Output an exact reproduction of the data.
**** Extracted records ****
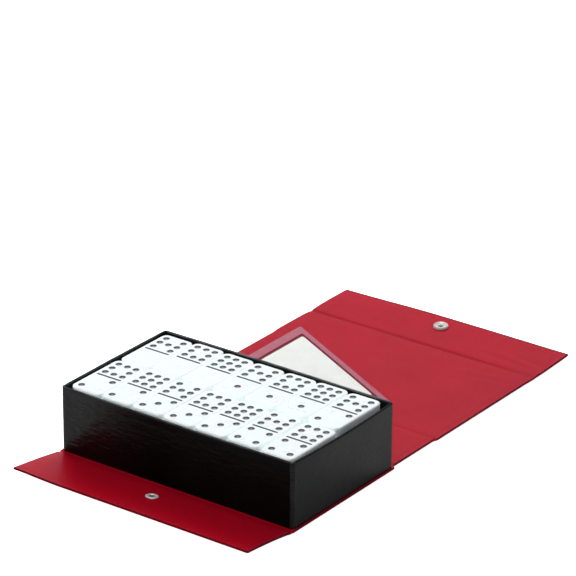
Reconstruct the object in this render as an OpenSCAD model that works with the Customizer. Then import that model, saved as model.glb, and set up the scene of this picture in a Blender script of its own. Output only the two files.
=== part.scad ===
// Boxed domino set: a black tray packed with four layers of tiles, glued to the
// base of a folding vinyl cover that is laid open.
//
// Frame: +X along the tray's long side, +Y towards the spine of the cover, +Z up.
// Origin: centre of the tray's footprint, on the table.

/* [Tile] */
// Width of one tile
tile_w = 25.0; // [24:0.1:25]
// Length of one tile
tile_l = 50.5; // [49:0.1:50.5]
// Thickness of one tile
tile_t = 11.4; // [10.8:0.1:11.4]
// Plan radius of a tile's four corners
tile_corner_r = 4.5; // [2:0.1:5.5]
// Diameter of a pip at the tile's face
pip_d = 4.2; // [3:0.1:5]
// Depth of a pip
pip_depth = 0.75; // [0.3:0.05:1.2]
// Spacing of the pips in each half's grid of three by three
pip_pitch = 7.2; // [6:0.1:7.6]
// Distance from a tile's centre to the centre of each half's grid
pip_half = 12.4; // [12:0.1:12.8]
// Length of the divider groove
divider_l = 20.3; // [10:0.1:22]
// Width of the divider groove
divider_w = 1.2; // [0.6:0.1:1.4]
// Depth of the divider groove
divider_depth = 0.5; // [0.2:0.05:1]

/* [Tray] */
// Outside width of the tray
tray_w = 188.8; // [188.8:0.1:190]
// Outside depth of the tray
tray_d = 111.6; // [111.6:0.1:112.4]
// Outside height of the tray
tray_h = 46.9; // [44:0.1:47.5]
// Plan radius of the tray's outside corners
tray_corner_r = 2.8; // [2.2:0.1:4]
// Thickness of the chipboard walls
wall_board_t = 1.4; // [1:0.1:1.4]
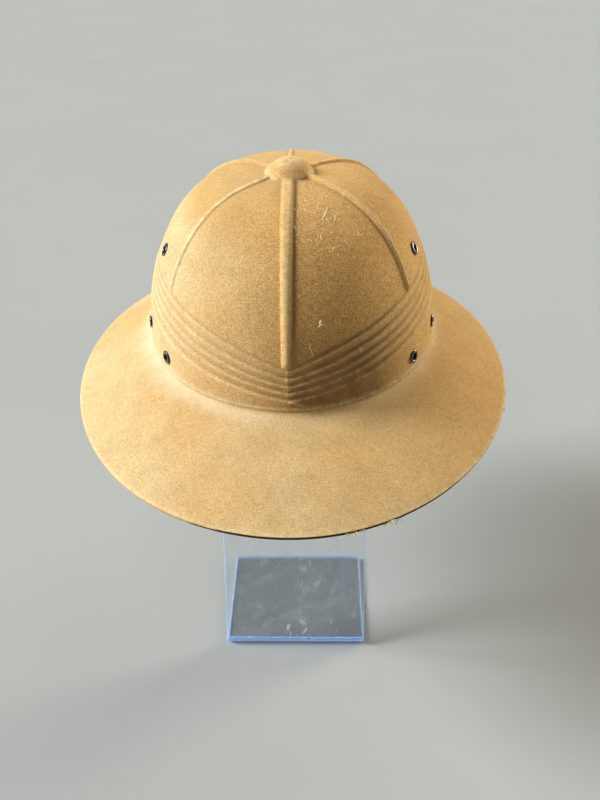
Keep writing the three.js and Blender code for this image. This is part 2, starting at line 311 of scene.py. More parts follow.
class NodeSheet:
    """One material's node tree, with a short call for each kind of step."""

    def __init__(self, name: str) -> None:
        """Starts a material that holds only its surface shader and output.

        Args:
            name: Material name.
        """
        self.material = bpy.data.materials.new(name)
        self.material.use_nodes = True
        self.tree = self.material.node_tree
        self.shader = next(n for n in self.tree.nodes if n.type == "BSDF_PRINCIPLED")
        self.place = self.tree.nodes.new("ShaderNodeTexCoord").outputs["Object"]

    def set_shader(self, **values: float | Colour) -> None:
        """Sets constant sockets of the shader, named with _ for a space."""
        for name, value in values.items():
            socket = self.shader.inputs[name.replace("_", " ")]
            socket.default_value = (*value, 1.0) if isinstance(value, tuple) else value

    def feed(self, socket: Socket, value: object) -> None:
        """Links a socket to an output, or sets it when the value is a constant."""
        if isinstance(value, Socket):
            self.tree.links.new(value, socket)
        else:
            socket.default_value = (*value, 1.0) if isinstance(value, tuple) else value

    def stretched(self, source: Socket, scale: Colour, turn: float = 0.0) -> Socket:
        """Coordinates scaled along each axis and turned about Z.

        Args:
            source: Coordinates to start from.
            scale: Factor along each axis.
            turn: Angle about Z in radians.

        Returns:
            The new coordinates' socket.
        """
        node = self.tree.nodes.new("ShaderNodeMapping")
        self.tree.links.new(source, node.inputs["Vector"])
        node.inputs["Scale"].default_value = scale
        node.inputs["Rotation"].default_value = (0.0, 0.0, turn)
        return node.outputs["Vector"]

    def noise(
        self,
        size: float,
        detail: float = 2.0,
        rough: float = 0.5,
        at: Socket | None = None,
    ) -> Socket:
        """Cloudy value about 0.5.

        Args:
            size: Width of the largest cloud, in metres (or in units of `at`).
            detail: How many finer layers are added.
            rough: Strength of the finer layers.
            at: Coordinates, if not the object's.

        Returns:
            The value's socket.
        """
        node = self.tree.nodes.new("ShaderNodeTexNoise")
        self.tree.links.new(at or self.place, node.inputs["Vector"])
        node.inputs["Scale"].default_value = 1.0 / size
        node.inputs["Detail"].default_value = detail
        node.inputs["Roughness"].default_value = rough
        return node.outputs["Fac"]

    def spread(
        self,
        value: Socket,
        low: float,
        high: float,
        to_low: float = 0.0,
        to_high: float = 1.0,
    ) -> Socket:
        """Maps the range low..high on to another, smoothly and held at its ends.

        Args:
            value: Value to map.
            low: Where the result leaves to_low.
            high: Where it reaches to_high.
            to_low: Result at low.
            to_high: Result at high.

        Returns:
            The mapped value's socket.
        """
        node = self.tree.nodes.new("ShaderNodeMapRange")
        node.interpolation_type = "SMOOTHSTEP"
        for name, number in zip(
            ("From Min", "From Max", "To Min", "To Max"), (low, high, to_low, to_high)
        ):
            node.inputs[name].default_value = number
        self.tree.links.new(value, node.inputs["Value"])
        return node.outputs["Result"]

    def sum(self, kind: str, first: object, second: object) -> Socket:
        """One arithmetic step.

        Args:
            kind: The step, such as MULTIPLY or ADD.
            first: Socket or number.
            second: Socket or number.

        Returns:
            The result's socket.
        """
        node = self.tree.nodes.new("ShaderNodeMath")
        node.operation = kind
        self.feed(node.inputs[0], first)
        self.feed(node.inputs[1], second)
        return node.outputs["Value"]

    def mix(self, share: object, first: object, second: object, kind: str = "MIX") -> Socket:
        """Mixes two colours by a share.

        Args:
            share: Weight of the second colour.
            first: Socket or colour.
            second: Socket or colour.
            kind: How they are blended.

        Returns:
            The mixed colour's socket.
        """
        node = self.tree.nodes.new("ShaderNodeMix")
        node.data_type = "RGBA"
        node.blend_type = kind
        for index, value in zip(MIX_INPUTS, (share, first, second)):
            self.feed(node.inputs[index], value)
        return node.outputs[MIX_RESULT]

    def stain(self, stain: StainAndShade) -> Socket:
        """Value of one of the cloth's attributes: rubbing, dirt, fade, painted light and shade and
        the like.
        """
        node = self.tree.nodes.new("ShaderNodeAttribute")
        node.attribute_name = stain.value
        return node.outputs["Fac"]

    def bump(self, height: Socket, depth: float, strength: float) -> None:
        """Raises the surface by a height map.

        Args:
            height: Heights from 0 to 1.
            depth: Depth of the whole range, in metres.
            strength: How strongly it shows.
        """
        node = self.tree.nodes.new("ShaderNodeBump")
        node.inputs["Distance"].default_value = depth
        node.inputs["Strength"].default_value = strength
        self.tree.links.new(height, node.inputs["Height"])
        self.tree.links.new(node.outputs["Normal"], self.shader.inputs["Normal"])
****
Reply to the exercise →
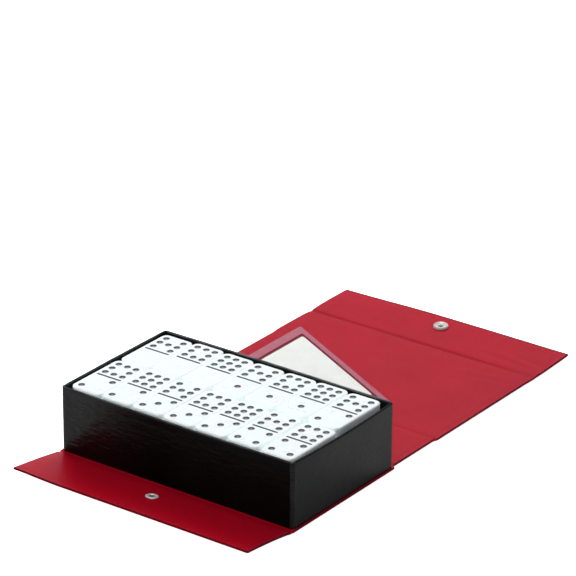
Reconstruct the object in this render as an OpenSCAD model that works with the Customizer. Then import that model, saved as model.glb, and set up the scene of this picture in a Blender script of its own. Output only the two files.
=== part.scad ===
// Boxed domino set: a black tray packed with four layers of tiles, glued to the
// base of a folding vinyl cover that is laid open.
//
// Frame: +X along the tray's long side, +Y towards the spine of the cover, +Z up.
// Origin: centre of the tray's footprint, on the table.

/* [Tile] */
// Width of one tile
tile_w = 25.0; // [24:0.1:25]
// Length of one tile
tile_l = 50.5; // [49:0.1:50.5]
// Thickness of one tile
tile_t = 11.4; // [10.8:0.1:11.4]
// Plan radius of a tile's four corners
tile_corner_r = 4.5; // [2:0.1:5.5]
// Diameter of a pip at the tile's face
pip_d = 4.2; // [3:0.1:5]
// Depth of a pip
pip_depth = 0.75; // [0.3:0.05:1.2]
// Spacing of the pips in each half's grid of three by three
pip_pitch = 7.2; // [6:0.1:7.6]
// Distance from a tile's centre to the centre of each half's grid
pip_half = 12.4; // [12:0.1:12.8]
// Length of the divider groove
divider_l = 20.3; // [10:0.1:22]
// Width of the divider groove
divider_w = 1.2; // [0.6:0.1:1.4]
// Depth of the divider groove
divider_depth = 0.5; // [0.2:0.05:1]

/* [Tray] */
// Outside width of the tray
tray_w = 188.8; // [188.8:0.1:190]
// Outside depth of the tray
tray_d = 111.6; // [111.6:0.1:112.4]
// Outside height of the tray
tray_h = 46.9; // [44:0.1:47.5]
// Plan radius of the tray's outside corners
tray_corner_r = 2.8; // [2.2:0.1:4]
// Thickness of the chipboard walls
wall_board_t = 1.4; // [1:0.1:1.4]
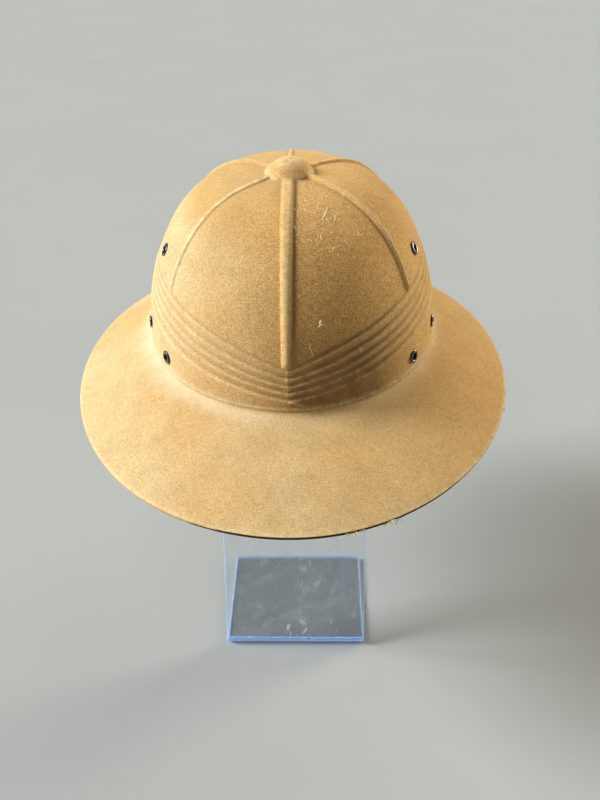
Keep writing the three.js and Blender code for this image. This is part 2, starting at line 311 of scene.py. More parts follow.
class NodeSheet:
    """One material's node tree, with a short call for each kind of step."""

    def __init__(self, name: str) -> None:
        """Starts a material that holds only its surface shader and output.

        Args:
            name: Material name.
        """
        self.material = bpy.data.materials.new(name)
        self.material.use_nodes = True
        self.tree = self.material.node_tree
        self.shader = next(n for n in self.tree.nodes if n.type == "BSDF_PRINCIPLED")
        self.place = self.tree.nodes.new("ShaderNodeTexCoord").outputs["Object"]

    def set_shader(self, **values: float | Colour) -> None:
        """Sets constant sockets of the shader, named with _ for a space."""
        for name, value in values.items():
            socket = self.shader.inputs[name.replace("_", " ")]
            socket.default_value = (*value, 1.0) if isinstance(value, tuple) else value

    def feed(self, socket: Socket, value: object) -> None:
        """Links a socket to an output, or sets it when the value is a constant."""
        if isinstance(value, Socket):
            self.tree.links.new(value, socket)
        else:
            socket.default_value = (*value, 1.0) if isinstance(value, tuple) else value

    def stretched(self, source: Socket, scale: Colour, turn: float = 0.0) -> Socket:
        """Coordinates scaled along each axis and turned about Z.

        Args:
            source: Coordinates to start from.
            scale: Factor along each axis.
            turn: Angle about Z in radians.

        Returns:
            The new coordinates' socket.
        """
        node = self.tree.nodes.new("ShaderNodeMapping")
        self.tree.links.new(source, node.inputs["Vector"])
        node.inputs["Scale"].default_value = scale
        node.inputs["Rotation"].default_value = (0.0, 0.0, turn)
        return node.outputs["Vector"]

    def noise(
        self,
        size: float,
        detail: float = 2.0,
        rough: float = 0.5,
        at: Socket | None = None,
    ) -> Socket:
        """Cloudy value about 0.5.

        Args:
            size: Width of the largest cloud, in metres (or in units of `at`).
            detail: How many finer layers are added.
            rough: Strength of the finer layers.
            at: Coordinates, if not the object's.

        Returns:
            The value's socket.
        """
        node = self.tree.nodes.new("ShaderNodeTexNoise")
        self.tree.links.new(at or self.place, node.inputs["Vector"])
        node.inputs["Scale"].default_value = 1.0 / size
        node.inputs["Detail"].default_value = detail
        node.inputs["Roughness"].default_value = rough
        return node.outputs["Fac"]

    def spread(
        self,
        value: Socket,
        low: float,
        high: float,
        to_low: float = 0.0,
        to_high: float = 1.0,
    ) -> Socket:
        """Maps the range low..high on to another, smoothly and held at its ends.

        Args:
            value: Value to map.
            low: Where the result leaves to_low.
            high: Where it reaches to_high.
            to_low: Result at low.
            to_high: Result at high.

        Returns:
            The mapped value's socket.
        """
        node = self.tree.nodes.new("ShaderNodeMapRange")
        node.interpolation_type = "SMOOTHSTEP"
        for name, number in zip(
            ("From Min", "From Max", "To Min", "To Max"), (low, high, to_low, to_high)
        ):
            node.inputs[name].default_value = number
        self.tree.links.new(value, node.inputs["Value"])
        return node.outputs["Result"]

    def sum(self, kind: str, first: object, second: object) -> Socket:
        """One arithmetic step.

        Args:
            kind: The step, such as MULTIPLY or ADD.
            first: Socket or number.
            second: Socket or number.

        Returns:
            The result's socket.
        """
        node = self.tree.nodes.new("ShaderNodeMath")
        node.operation = kind
        self.feed(node.inputs[0], first)
        self.feed(node.inputs[1], second)
        return node.outputs["Value"]

    def mix(self, share: object, first: object, second: object, kind: str = "MIX") -> Socket:
        """Mixes two colours by a share.

        Args:
            share: Weight of the second colour.
            first: Socket or colour.
            second: Socket or colour.
            kind: How they are blended.

        Returns:
            The mixed colour's socket.
        """
        node = self.tree.nodes.new("ShaderNodeMix")
        node.data_type = "RGBA"
        node.blend_type = kind
        for index, value in zip(MIX_INPUTS, (share, first, second)):
            self.feed(node.inputs[index], value)
        return node.outputs[MIX_RESULT]

    def stain(self, stain: StainAndShade) -> Socket:
        """Value of one of the cloth's attributes: rubbing, dirt, fade, painted light and shade and
        the like.
        """
        node = self.tree.nodes.new("ShaderNodeAttribute")
        node.attribute_name = stain.value
        return node.outputs["Fac"]

    def bump(self, height: Socket, depth: float, strength: float) -> None:
        """Raises the surface by a height map.

        Args:
            height: Heights from 0 to 1.
            depth: Depth of the whole range, in metres.
            strength: How strongly it shows.
        """
        node = self.tree.nodes.new("ShaderNodeBump")
        node.inputs["Distance"].default_value = depth
        node.inputs["Strength"].default_value = strength
        self.tree.links.new(height, node.inputs["Height"])
        self.tree.links.new(node.outputs["Normal"], self.shader.inputs["Normal"])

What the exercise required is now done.